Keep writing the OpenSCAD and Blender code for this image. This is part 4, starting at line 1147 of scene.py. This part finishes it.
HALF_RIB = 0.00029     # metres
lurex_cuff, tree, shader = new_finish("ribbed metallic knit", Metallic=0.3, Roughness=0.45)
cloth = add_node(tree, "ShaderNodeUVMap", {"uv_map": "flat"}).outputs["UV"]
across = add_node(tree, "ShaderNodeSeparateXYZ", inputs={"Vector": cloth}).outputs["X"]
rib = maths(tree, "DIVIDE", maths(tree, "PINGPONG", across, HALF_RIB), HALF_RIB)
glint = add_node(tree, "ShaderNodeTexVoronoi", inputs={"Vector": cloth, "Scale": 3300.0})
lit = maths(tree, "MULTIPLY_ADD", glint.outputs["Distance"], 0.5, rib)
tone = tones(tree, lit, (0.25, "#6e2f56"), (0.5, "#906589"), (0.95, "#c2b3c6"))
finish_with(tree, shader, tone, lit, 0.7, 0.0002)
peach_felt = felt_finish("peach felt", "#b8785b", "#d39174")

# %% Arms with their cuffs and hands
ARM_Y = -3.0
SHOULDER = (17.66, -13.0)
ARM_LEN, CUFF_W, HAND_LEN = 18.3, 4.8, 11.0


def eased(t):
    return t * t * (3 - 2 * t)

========

All of the material above needs to be copied exactly.

→ **Result of the exercise**
Keep writing the OpenSCAD and Blender code for this image. This is part 4, starting at line 1147 of scene.py. This part finishes it.
HALF_RIB = 0.00029     # metres
lurex_cuff, tree, shader = new_finish("ribbed metallic knit", Metallic=0.3, Roughness=0.45)
cloth = add_node(tree, "ShaderNodeUVMap", {"uv_map": "flat"}).outputs["UV"]
across = add_node(tree, "ShaderNodeSeparateXYZ", inputs={"Vector": cloth}).outputs["X"]
rib = maths(tree, "DIVIDE", maths(tree, "PINGPONG", across, HALF_RIB), HALF_RIB)
glint = add_node(tree, "ShaderNodeTexVoronoi", inputs={"Vector": cloth, "Scale": 3300.0})
lit = maths(tree, "MULTIPLY_ADD", glint.outputs["Distance"], 0.5, rib)
tone = tones(tree, lit, (0.25, "#6e2f56"), (0.5, "#906589"), (0.95, "#c2b3c6"))
finish_with(tree, shader, tone, lit, 0.7, 0.0002)
peach_felt = felt_finish("peach felt", "#b8785b", "#d39174")

# %% Arms with their cuffs and hands
ARM_Y = -3.0
SHOULDER = (17.66, -13.0)
ARM_LEN, CUFF_W, HAND_LEN = 18.3, 4.8, 11.0


def eased(t):
    return t * t * (3 - 2 * t)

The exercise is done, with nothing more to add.